What Are Orbital Mechanics?
Orbital mechanics, also known as celestial mechanics, is the branch of astronomy that deals with the motions of objects in space under the influence of gravitational forces. It involves applying Newton’s laws of motion and universal gravitation to calculate trajectories and predict future positions of planets, moons, and satellites.
Key Principles of Accurate Simulations
- Newton’s Laws of Motion: These laws describe how objects move and respond to forces.
- Gravitational Forces: The mutual attraction between masses governs orbital paths.
- Initial Conditions: Accurate data on position, velocity, and mass are essential for precise modeling.
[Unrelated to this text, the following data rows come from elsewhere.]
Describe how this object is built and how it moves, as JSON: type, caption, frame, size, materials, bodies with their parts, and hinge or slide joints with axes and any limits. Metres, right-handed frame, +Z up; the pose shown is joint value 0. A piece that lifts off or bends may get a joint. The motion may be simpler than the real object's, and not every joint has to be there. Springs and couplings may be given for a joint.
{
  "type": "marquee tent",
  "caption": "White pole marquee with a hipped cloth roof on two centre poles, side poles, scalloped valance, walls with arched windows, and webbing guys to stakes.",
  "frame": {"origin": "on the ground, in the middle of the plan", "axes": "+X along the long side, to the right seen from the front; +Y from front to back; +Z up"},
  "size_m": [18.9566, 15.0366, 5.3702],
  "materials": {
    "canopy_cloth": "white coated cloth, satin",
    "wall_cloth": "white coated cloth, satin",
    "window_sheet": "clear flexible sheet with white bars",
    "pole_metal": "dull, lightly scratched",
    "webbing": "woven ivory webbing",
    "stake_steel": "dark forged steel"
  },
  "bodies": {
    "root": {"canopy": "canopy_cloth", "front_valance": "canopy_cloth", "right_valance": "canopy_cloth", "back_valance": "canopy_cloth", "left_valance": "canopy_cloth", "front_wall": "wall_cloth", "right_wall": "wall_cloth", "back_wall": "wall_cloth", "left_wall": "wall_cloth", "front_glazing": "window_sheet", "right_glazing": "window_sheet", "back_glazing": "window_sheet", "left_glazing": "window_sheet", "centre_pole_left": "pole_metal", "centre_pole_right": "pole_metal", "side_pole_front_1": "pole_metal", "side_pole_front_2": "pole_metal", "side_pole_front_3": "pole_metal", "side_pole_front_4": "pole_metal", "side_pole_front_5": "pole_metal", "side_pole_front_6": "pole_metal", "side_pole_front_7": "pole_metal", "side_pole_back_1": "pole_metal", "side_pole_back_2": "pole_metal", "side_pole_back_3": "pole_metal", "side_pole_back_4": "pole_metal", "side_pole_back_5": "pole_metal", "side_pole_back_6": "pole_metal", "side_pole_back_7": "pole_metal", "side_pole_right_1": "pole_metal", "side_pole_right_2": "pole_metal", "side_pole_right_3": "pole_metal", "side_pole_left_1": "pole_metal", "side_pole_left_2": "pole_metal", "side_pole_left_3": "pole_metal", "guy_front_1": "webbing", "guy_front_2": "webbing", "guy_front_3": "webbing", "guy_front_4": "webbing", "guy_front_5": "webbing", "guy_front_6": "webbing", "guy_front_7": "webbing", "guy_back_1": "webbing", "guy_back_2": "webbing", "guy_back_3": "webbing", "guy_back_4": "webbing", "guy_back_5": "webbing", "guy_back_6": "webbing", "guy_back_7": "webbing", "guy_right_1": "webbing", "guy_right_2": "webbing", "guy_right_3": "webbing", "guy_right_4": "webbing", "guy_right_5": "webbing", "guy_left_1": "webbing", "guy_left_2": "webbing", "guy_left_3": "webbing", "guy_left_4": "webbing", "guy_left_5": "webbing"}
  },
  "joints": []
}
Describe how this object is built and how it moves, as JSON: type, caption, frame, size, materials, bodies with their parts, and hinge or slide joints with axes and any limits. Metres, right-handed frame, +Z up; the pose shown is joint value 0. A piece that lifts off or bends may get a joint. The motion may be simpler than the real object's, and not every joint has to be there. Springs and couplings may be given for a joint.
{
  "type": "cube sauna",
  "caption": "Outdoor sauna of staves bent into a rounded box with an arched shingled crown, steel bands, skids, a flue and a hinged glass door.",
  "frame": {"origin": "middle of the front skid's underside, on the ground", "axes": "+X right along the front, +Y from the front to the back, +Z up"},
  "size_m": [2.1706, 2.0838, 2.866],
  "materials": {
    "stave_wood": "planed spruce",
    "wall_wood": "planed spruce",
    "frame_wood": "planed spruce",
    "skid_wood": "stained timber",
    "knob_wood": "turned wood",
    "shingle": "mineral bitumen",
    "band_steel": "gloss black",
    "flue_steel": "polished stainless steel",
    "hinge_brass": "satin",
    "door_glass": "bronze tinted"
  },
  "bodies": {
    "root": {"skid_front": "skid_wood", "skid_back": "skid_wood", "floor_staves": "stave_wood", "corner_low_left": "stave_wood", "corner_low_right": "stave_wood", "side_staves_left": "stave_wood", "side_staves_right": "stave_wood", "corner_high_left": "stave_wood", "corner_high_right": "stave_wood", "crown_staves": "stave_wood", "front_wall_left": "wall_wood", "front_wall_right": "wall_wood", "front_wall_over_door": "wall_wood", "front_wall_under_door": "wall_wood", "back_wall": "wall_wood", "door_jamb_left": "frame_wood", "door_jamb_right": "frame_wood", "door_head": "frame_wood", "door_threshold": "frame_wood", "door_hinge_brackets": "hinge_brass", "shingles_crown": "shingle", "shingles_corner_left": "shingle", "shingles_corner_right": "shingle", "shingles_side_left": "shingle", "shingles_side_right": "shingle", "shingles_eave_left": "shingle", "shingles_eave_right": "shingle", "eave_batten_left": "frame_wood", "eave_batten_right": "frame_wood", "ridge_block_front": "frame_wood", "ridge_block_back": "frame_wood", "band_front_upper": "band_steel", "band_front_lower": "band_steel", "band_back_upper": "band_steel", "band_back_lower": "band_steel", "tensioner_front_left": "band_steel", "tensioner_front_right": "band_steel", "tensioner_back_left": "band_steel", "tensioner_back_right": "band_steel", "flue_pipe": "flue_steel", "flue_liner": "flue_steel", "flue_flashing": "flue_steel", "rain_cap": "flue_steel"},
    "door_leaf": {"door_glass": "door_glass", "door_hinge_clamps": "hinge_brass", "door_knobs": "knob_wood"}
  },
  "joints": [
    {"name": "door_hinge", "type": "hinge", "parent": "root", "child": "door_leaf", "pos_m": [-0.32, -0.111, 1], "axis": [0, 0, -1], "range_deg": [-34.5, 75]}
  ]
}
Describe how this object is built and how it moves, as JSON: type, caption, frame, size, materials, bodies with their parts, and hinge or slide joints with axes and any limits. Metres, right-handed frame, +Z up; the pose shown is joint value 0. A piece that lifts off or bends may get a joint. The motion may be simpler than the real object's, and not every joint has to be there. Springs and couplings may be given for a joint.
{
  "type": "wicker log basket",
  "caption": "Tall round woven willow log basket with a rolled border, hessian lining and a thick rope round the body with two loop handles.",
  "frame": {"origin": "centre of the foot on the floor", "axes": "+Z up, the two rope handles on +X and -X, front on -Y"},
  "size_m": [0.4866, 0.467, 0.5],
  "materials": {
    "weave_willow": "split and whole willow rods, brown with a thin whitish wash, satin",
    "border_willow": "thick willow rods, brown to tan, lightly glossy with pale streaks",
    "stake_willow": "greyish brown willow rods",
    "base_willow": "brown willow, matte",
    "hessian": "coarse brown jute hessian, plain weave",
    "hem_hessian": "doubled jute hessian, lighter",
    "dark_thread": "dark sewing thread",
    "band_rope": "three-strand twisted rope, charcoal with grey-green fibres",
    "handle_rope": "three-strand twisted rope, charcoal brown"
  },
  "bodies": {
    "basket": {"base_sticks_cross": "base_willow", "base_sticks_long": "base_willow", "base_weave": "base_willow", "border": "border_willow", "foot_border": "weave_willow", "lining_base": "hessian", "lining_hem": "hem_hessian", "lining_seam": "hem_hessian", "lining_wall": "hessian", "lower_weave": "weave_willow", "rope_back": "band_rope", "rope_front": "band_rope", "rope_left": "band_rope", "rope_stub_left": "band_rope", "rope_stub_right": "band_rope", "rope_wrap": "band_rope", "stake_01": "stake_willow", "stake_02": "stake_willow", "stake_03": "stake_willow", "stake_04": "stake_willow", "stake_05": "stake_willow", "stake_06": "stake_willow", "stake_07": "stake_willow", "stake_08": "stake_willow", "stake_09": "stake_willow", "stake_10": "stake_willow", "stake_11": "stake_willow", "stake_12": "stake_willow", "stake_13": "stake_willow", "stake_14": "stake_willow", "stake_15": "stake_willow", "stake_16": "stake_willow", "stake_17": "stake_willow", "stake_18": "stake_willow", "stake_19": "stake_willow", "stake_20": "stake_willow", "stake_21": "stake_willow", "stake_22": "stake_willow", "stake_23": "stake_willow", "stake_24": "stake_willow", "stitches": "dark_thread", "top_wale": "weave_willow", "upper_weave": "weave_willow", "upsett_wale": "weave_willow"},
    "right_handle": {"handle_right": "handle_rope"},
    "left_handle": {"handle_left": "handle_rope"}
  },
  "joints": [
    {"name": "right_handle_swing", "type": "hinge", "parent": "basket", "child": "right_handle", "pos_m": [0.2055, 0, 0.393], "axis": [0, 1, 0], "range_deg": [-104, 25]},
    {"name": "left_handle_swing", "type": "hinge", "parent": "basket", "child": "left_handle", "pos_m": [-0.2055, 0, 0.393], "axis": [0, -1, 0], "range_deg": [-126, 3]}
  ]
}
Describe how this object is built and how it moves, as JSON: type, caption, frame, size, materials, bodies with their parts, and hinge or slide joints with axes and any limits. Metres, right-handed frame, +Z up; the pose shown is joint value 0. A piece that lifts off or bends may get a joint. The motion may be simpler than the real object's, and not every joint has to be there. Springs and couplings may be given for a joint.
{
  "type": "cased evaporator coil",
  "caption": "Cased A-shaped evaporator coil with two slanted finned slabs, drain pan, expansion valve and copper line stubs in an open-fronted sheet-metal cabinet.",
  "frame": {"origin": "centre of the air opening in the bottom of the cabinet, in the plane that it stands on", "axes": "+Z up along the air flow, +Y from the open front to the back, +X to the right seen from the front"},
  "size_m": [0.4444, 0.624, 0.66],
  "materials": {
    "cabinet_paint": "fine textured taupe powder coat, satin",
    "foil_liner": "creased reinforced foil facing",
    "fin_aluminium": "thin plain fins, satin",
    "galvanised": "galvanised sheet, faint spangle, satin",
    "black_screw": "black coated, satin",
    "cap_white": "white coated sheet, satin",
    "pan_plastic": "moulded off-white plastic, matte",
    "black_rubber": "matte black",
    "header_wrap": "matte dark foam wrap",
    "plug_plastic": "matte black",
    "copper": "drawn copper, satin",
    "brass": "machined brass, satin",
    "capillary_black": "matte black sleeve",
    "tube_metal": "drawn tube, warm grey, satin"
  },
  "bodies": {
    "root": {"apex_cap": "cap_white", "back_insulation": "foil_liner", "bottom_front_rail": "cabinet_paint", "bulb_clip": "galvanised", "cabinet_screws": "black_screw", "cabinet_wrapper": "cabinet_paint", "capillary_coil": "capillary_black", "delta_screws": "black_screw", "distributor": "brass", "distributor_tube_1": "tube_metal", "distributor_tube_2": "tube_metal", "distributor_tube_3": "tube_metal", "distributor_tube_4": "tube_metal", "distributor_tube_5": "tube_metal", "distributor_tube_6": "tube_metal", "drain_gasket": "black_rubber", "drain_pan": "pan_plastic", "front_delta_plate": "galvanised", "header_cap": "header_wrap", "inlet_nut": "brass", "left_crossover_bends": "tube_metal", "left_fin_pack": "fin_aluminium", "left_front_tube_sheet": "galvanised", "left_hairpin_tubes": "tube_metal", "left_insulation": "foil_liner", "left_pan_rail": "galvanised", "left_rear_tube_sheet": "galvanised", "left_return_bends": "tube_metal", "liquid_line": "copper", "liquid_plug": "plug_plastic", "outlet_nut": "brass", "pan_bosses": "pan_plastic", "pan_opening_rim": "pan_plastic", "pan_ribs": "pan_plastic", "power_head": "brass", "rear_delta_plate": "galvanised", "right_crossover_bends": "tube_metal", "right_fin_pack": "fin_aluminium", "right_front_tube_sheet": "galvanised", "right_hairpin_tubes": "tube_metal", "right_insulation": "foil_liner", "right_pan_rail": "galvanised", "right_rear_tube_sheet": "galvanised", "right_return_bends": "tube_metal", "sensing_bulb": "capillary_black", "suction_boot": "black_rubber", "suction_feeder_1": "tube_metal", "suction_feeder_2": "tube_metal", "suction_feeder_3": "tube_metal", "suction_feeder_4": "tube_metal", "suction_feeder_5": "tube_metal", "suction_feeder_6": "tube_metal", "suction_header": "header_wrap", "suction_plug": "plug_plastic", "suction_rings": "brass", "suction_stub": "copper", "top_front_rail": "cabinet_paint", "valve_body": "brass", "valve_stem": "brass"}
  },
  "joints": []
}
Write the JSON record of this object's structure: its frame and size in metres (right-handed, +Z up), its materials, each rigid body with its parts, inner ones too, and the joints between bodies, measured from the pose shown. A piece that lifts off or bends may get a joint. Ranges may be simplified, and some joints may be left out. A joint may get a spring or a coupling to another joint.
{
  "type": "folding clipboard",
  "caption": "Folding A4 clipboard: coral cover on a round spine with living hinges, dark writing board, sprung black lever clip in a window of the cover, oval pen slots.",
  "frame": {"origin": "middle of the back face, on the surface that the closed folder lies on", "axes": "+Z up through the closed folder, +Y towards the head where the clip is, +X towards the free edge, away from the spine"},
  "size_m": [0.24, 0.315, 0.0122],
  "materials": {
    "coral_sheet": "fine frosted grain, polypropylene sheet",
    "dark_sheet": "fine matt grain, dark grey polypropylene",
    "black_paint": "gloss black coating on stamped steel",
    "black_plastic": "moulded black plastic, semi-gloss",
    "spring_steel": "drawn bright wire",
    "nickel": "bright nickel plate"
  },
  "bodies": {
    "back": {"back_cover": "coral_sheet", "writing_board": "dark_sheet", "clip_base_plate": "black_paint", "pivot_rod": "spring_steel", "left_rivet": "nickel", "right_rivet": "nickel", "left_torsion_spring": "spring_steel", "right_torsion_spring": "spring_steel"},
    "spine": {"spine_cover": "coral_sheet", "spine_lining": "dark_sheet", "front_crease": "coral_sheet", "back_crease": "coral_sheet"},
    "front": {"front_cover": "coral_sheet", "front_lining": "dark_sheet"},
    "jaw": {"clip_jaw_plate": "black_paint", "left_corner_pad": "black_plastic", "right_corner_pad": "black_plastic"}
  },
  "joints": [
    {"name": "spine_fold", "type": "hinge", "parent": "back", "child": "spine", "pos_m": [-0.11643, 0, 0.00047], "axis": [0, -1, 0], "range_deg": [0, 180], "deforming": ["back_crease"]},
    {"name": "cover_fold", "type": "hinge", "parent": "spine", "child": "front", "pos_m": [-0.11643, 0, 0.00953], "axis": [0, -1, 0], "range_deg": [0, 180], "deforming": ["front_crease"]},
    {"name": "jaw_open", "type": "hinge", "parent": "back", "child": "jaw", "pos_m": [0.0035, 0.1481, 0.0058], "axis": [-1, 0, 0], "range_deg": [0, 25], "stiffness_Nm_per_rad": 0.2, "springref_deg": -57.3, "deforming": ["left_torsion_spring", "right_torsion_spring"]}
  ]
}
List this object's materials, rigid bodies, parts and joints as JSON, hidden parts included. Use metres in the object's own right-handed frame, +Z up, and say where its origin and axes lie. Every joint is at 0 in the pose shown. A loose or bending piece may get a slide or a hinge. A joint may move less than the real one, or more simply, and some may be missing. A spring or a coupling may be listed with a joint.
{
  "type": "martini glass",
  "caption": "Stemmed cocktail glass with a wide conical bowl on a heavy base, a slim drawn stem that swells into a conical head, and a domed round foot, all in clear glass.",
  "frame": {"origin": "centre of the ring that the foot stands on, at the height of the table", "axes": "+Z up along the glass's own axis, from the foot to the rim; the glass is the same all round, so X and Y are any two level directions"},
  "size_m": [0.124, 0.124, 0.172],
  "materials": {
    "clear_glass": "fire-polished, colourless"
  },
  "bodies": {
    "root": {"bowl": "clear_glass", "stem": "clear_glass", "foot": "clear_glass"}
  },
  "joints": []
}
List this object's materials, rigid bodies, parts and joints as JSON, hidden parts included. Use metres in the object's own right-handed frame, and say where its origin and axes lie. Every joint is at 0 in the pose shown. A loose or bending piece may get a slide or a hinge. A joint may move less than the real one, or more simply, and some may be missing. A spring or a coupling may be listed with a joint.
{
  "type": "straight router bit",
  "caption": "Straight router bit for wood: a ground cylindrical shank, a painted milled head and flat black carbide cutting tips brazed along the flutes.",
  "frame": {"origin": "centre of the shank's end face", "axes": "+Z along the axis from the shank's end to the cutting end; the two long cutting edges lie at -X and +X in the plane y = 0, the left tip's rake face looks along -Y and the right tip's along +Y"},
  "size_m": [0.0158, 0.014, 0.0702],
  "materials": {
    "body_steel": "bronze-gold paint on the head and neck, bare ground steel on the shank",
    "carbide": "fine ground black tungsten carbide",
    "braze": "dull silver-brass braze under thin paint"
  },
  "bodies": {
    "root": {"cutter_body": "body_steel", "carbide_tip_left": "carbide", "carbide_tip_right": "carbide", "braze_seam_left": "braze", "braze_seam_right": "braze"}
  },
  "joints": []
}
- Numerical Methods: Techniques like Runge-Kutta or symplectic integrators help solve complex equations over time.
Challenges in Modeling
Simulating planetary orbits with high accuracy involves overcoming several challenges. Small errors in initial data can lead to significant deviations over time, a phenomenon known as chaos in dynamical systems. Additionally, factors like gravitational influences from other bodies, relativistic effects, and non-gravitational forces such as solar radiation pressure must be considered for precise models.
Advancements in Simulation Technology
Recent developments in computational power and algorithms have greatly improved the accuracy of planetary simulations. High-precision numerical methods, combined with detailed observational data, enable scientists to create more reliable models. These advancements are crucial for space mission planning, understanding long-term orbital stability, and studying potential asteroid impacts.
Conclusion
Accurate orbital mechanics are vital for understanding our universe. Through the application of physical laws, advanced algorithms, and precise data, scientists can simulate planetary motions with remarkable fidelity. These simulations not only deepen our knowledge of celestial dynamics but also support practical endeavors like space exploration and planetary defense.